__What is expected__
Within the listing below, locate all lines containing the word "bodies". Copy each one.

__Supplied information__
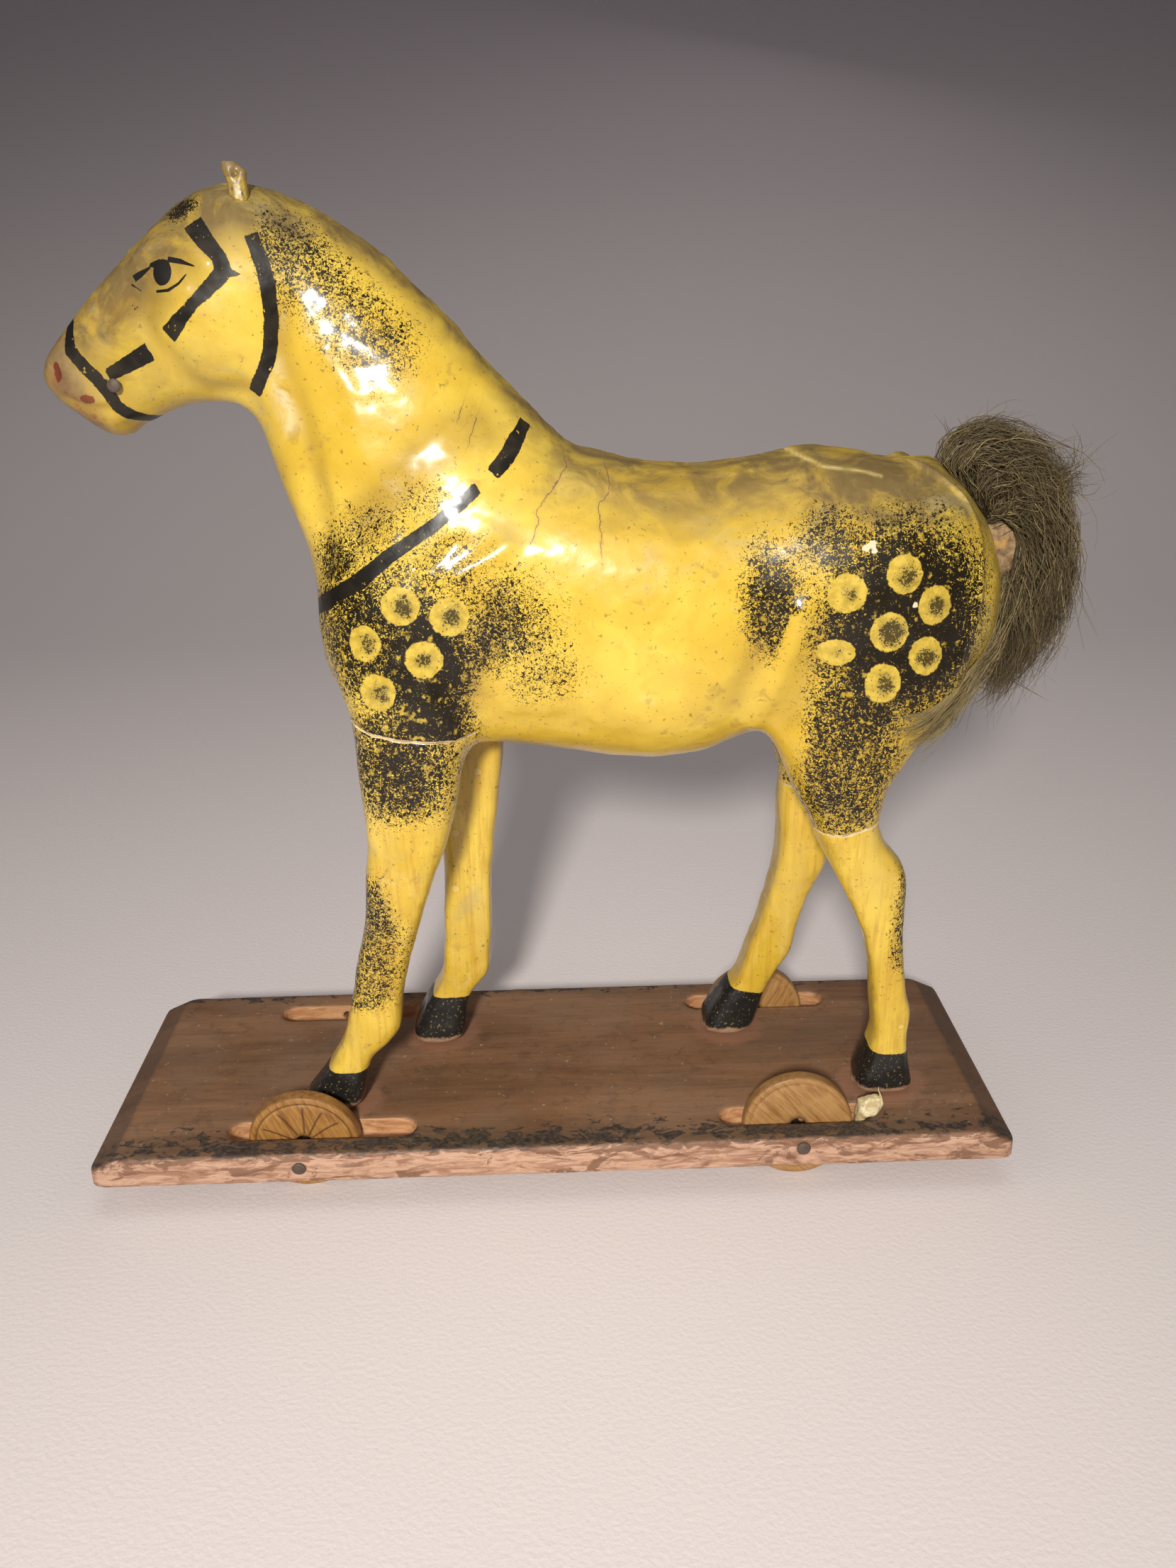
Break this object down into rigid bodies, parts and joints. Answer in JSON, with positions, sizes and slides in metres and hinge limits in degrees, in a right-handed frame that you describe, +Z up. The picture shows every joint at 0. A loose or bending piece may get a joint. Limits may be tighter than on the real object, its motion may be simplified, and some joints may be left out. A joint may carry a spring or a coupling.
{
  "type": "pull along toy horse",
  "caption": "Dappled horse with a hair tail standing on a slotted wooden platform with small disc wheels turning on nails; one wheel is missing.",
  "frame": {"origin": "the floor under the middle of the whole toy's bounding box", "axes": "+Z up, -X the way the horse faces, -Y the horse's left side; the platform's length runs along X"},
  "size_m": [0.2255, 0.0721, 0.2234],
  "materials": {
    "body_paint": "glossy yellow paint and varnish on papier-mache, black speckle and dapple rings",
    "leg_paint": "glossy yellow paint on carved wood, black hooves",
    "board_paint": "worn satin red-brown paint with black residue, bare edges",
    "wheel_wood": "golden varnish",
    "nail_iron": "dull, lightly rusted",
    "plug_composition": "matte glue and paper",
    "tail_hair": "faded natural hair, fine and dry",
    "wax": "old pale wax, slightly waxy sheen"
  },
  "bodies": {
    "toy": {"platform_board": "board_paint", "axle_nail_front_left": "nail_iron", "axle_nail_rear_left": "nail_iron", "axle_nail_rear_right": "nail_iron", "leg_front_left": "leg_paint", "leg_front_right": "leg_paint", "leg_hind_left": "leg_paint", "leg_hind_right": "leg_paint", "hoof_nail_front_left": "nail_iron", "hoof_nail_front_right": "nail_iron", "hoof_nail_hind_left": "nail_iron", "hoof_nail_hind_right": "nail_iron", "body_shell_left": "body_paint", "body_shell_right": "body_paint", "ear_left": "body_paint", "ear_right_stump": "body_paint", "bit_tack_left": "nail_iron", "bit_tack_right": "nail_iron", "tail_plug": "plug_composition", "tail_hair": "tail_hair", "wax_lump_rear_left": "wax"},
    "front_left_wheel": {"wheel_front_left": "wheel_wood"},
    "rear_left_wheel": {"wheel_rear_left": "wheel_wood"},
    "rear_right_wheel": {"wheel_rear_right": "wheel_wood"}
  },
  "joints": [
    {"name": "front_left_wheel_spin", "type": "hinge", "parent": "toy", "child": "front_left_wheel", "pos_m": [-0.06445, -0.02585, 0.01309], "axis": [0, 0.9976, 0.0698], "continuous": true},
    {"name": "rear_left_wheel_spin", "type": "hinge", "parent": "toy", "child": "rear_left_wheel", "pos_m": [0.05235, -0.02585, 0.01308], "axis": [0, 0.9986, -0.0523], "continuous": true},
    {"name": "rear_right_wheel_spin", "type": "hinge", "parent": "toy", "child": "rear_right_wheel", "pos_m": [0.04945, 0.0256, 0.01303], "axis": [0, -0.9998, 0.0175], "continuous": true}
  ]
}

__The reply__
Break this object down into rigid bodies, parts and joints. Answer in JSON, with positions, sizes and slides in metres and hinge limits in degrees, in a right-handed frame that you describe, +Z up. The picture shows every joint at 0. A loose or bending piece may get a joint. Limits may be tighter than on the real object, its motion may be simplified, and some joints may be left out. A joint may carry a spring or a coupling.
  "bodies": {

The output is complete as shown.